The moment after he hit himself in the head there was stunned silence, that truly horrible but also slightly funny moment that babies have when they're sucking in as much air as possible so they can unleash the mother of all screams. So I watched as Milo turned bright red, opened his mouth wide, and paused for a second before letting me and all the world know just how much it hurt to smash a big plastic triangle into your own head.

A few moments later he was fine, ready to pick up the rattle again and begin the process anew of flinging it around. But me, I wasn't fine. I felt sad. Because up until that moment, Milo had never been capable of hurting himself. Up until that moment, as far as he knew, things rarely hurt. He had been living in a world without pain. Or at least, without self-inflicted pain.
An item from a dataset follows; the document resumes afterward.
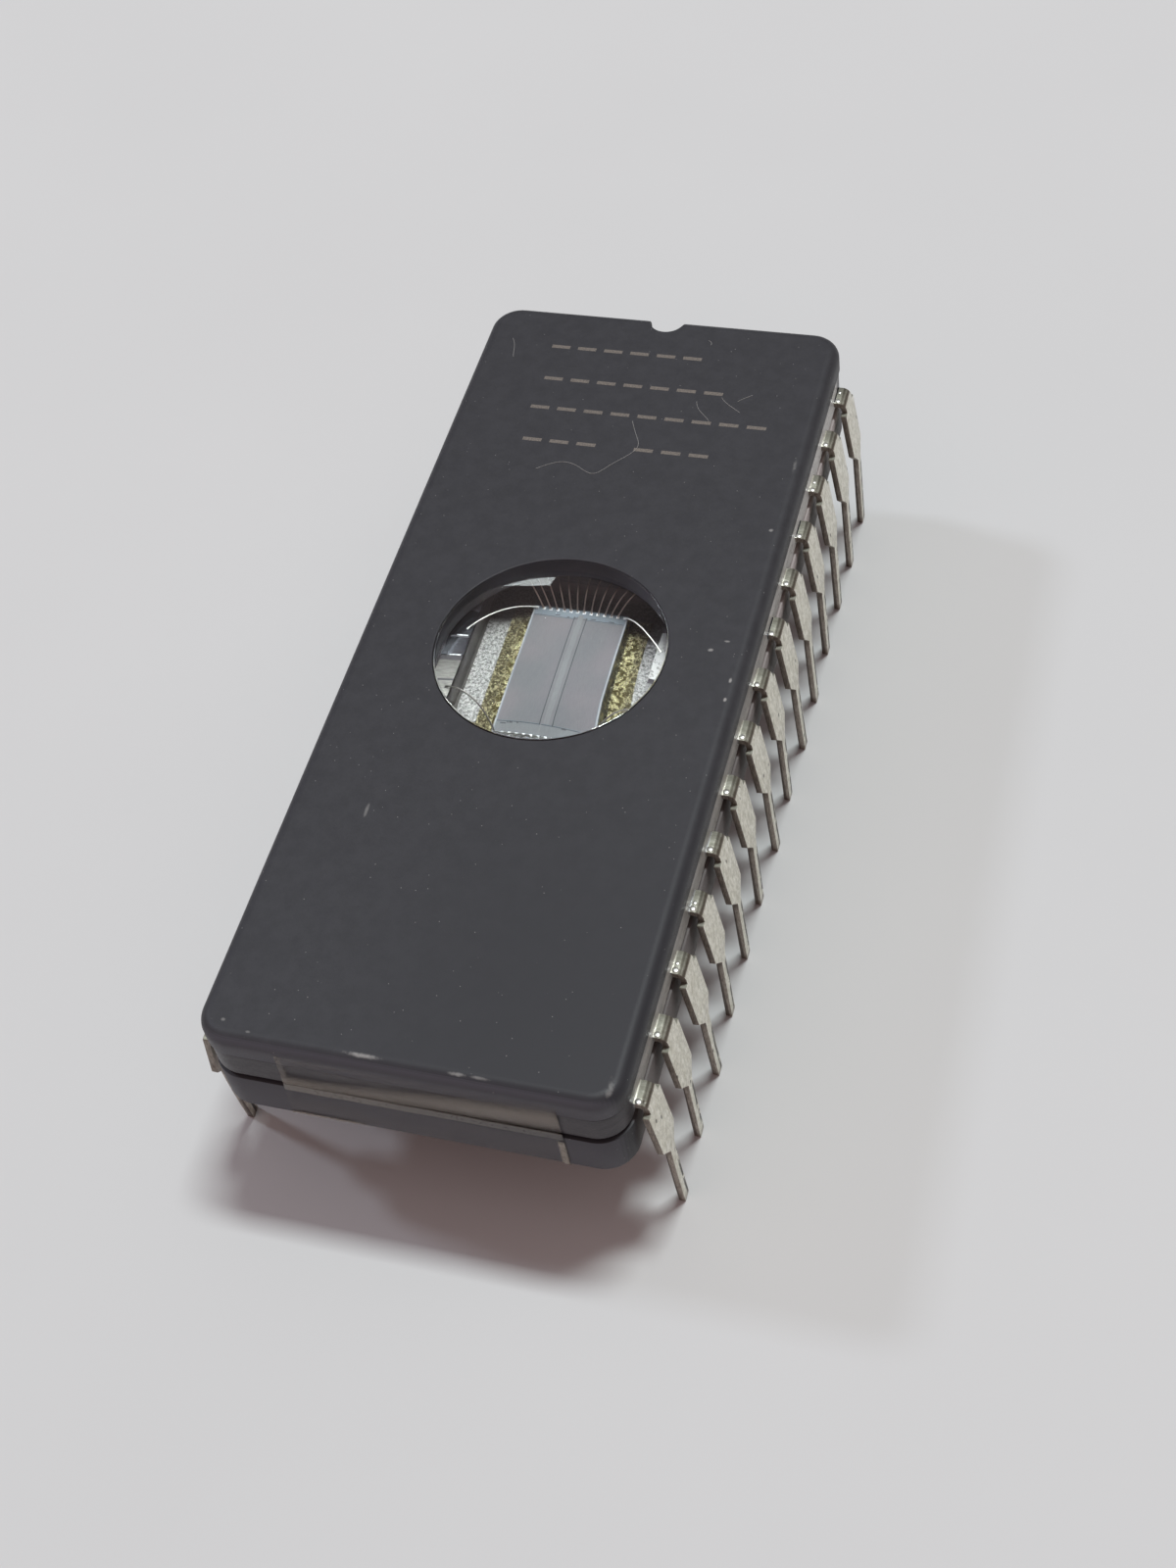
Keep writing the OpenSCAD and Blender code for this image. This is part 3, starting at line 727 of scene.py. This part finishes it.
def build_cap(material):
    """Cap with a rounded upper edge, a slope below, the notch and the window's hole."""
    top, bottom = cap_high.z - CAP_LIFT, cap_low.z
    outer = [(SLOPE_DEPTH, bottom), (0, bottom + SLOPE_HEIGHT), (0, top - CAP_EDGE_RADIUS)]
    outer += arc((CAP_EDGE_RADIUS, top - CAP_EDGE_RADIUS), CAP_EDGE_RADIUS, 180, 90, 10)[1:]
    outer.append((CAP_EDGE_RADIUS + 0.03, top))
    rings = [package_loop(inset, z, notched=True) for inset, z in outer]
    like = rings[-1]
    hole = [(WINDOW_RADIUS + HOLE_EDGE_RADIUS + 0.02, top)]
    hole += arc((WINDOW_RADIUS + HOLE_EDGE_RADIUS, top - HOLE_EDGE_RADIUS), HOLE_EDGE_RADIUS, 90, 180, 4)
    hole.append((WINDOW_RADIUS, bottom))
    rings += [round_hole(like, radius, z) for radius, z in hole]
    make_piece("cap_body", *loft(rings, wrap=True), material, "dark_ceramic", ["ceramic_cap"])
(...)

Of course, I understand that he needs to smash himself in the face with a rattle a few times in order to understand why we don't all walk around smashing ourselves in the face, that he needs to experience pain in order to learn about the world, that this, the chorus of Jewish mothers in my life will say, should be the worst thing that ever happens to him. But I guess it makes me realize that this is the first in a long series of sad or painful things that will hapen to Milo. That he smiles all the time and thinks that the world is an amazing place because he has yet to discover that not only can he smash himself in the head, but that other people can, and will, smash him in the head. That the world is in fact full of head smashing.

And yet, three days later, Milo is still as happy as ever. I'm sure he's long forgotten about the painful possibilities of the rattle. Or maybe he's just a happy guy. Maybe he's just going to continue to be a happy guy forever on.

Steven and I were discussing this possibility last night, that two crabby, cynical people might have produced a genuinely happy person. And we marvelled and shuddered at the prospect. How on earth would we parent a happy boy?